▶ _Exercise details_
Find and return each line containing "axes".

▶ _Data extract_
────────────────────

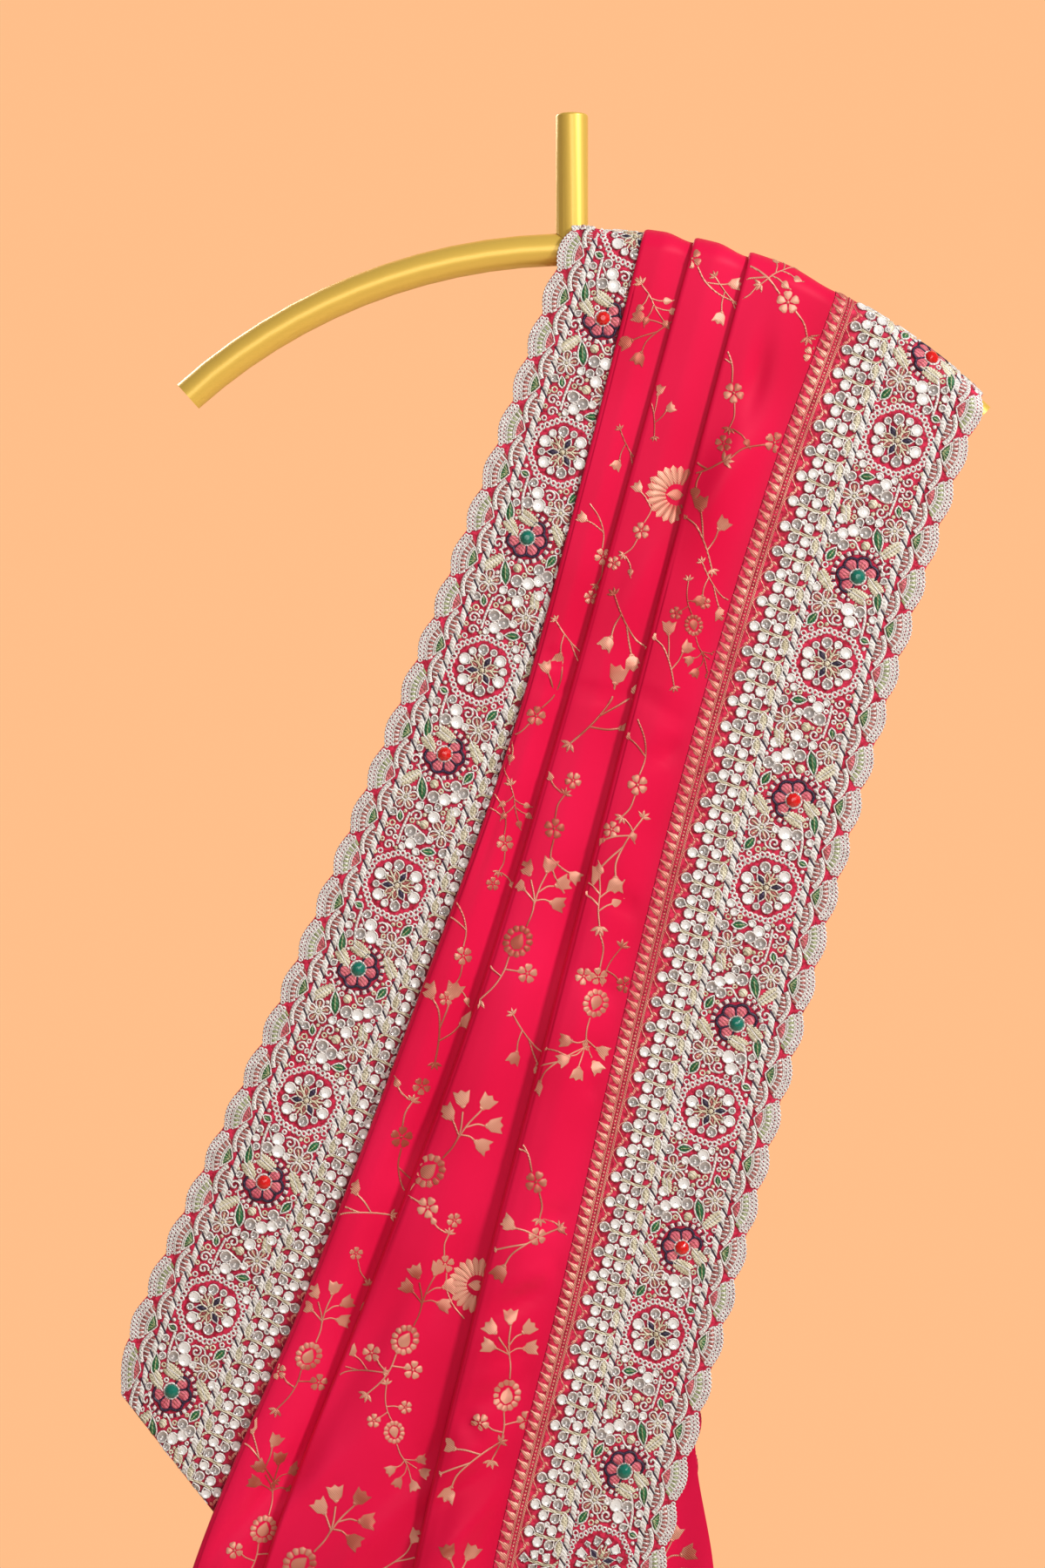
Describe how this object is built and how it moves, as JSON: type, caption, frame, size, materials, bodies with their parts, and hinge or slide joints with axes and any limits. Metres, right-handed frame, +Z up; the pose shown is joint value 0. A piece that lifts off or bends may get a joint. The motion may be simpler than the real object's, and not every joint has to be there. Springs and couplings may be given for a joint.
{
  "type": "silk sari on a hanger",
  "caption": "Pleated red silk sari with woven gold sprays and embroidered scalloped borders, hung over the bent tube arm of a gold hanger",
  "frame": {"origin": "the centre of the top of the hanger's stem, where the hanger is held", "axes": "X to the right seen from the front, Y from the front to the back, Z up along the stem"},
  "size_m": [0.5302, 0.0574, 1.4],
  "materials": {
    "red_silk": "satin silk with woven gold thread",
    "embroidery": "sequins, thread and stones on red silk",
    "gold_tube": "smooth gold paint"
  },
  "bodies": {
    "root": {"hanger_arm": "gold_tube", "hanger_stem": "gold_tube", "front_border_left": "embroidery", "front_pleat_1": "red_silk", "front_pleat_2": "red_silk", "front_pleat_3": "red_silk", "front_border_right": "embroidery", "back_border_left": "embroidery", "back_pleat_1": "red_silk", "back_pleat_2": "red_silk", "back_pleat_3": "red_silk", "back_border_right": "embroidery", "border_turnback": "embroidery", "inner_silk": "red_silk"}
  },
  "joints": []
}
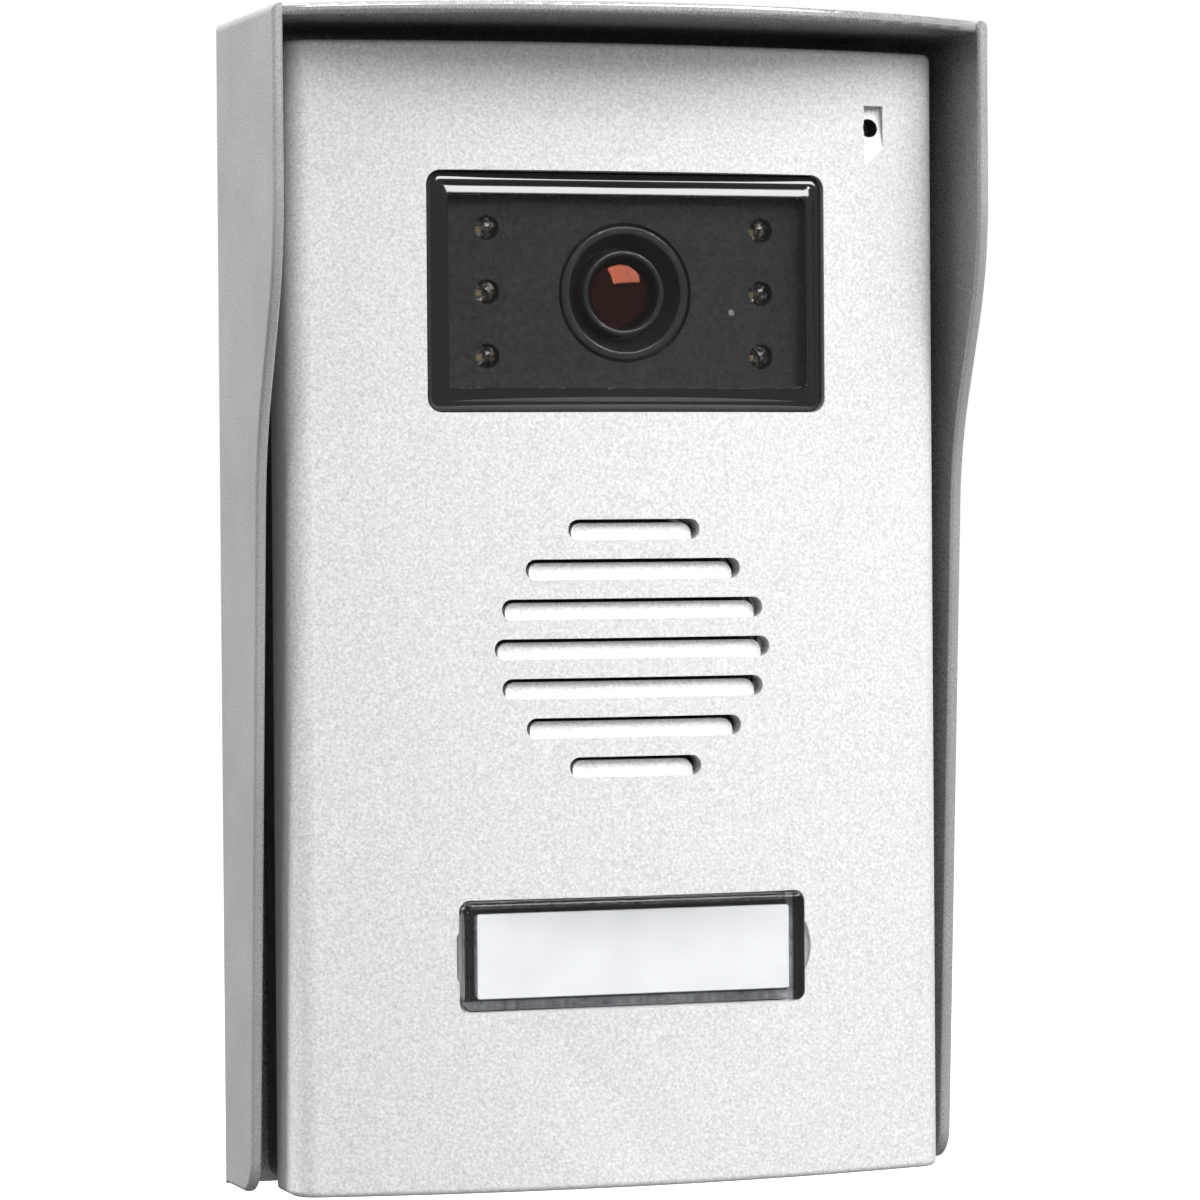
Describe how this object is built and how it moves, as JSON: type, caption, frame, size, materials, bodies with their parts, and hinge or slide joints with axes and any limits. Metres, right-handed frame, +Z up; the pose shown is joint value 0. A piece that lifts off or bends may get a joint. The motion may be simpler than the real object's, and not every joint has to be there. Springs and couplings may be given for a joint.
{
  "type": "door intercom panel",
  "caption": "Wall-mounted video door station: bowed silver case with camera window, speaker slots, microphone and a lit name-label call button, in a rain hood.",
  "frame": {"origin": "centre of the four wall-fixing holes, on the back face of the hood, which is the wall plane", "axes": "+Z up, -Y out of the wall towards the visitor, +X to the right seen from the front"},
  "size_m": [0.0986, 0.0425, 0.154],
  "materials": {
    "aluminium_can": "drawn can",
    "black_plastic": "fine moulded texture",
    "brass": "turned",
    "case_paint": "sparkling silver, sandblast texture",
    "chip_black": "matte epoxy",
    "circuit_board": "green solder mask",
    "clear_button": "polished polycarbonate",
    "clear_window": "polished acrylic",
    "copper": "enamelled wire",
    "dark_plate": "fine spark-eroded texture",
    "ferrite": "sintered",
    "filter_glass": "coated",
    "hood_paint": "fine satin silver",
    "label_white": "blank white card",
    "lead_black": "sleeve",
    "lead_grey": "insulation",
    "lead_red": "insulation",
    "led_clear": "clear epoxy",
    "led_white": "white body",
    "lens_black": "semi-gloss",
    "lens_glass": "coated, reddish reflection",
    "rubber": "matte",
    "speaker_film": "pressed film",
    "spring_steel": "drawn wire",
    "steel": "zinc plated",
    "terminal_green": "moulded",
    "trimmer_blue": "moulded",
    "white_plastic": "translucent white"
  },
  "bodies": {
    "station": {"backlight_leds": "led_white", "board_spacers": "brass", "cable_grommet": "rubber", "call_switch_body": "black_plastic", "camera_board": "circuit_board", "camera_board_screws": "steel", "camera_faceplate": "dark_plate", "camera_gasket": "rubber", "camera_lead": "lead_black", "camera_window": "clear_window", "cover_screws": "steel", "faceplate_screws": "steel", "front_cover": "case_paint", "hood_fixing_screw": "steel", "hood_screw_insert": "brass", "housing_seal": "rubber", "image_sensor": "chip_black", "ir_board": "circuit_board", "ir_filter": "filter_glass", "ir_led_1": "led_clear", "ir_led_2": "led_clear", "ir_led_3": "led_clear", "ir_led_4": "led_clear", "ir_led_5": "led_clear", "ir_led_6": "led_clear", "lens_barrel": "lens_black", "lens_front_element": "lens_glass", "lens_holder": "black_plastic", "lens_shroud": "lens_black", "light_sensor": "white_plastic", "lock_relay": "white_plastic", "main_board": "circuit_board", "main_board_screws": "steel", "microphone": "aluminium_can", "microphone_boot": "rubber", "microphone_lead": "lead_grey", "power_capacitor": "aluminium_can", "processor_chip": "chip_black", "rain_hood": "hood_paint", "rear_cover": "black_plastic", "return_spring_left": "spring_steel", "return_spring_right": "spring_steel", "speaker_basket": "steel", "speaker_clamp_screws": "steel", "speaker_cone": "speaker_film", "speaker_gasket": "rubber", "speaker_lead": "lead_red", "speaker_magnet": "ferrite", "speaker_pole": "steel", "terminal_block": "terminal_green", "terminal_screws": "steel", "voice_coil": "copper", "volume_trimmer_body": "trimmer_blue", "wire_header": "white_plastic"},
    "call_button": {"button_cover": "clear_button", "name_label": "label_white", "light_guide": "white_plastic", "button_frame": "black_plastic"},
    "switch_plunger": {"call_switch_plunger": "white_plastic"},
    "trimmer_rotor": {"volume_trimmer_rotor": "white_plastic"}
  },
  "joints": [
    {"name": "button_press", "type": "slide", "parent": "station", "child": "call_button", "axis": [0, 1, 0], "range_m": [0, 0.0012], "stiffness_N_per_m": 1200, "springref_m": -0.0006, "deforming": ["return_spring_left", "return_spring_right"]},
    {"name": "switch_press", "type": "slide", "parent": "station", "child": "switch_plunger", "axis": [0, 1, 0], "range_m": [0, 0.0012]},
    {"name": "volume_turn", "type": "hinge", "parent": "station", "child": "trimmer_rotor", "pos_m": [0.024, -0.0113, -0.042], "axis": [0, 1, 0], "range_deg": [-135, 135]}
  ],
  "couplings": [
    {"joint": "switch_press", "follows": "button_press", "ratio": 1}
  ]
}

────────────────────

▶ _Answer to this problem_
Describe how this object is built and how it moves, as JSON: type, caption, frame, size, materials, bodies with their parts, and hinge or slide joints with axes and any limits. Metres, right-handed frame, +Z up; the pose shown is joint value 0. A piece that lifts off or bends may get a joint. The motion may be simpler than the real object's, and not every joint has to be there. Springs and couplings may be given for a joint.
  "frame": {"origin": "the centre of the top of the hanger's stem, where the hanger is held", "axes": "X to the right seen from the front, Y from the front to the back, Z up along the stem"},
Describe how this object is built and how it moves, as JSON: type, caption, frame, size, materials, bodies with their parts, and hinge or slide joints with axes and any limits. Metres, right-handed frame, +Z up; the pose shown is joint value 0. A piece that lifts off or bends may get a joint. The motion may be simpler than the real object's, and not every joint has to be there. Springs and couplings may be given for a joint.
  "frame": {"origin": "centre of the four wall-fixing holes, on the back face of the hood, which is the wall plane", "axes": "+Z up, -Y out of the wall towards the visitor, +X to the right seen from the front"},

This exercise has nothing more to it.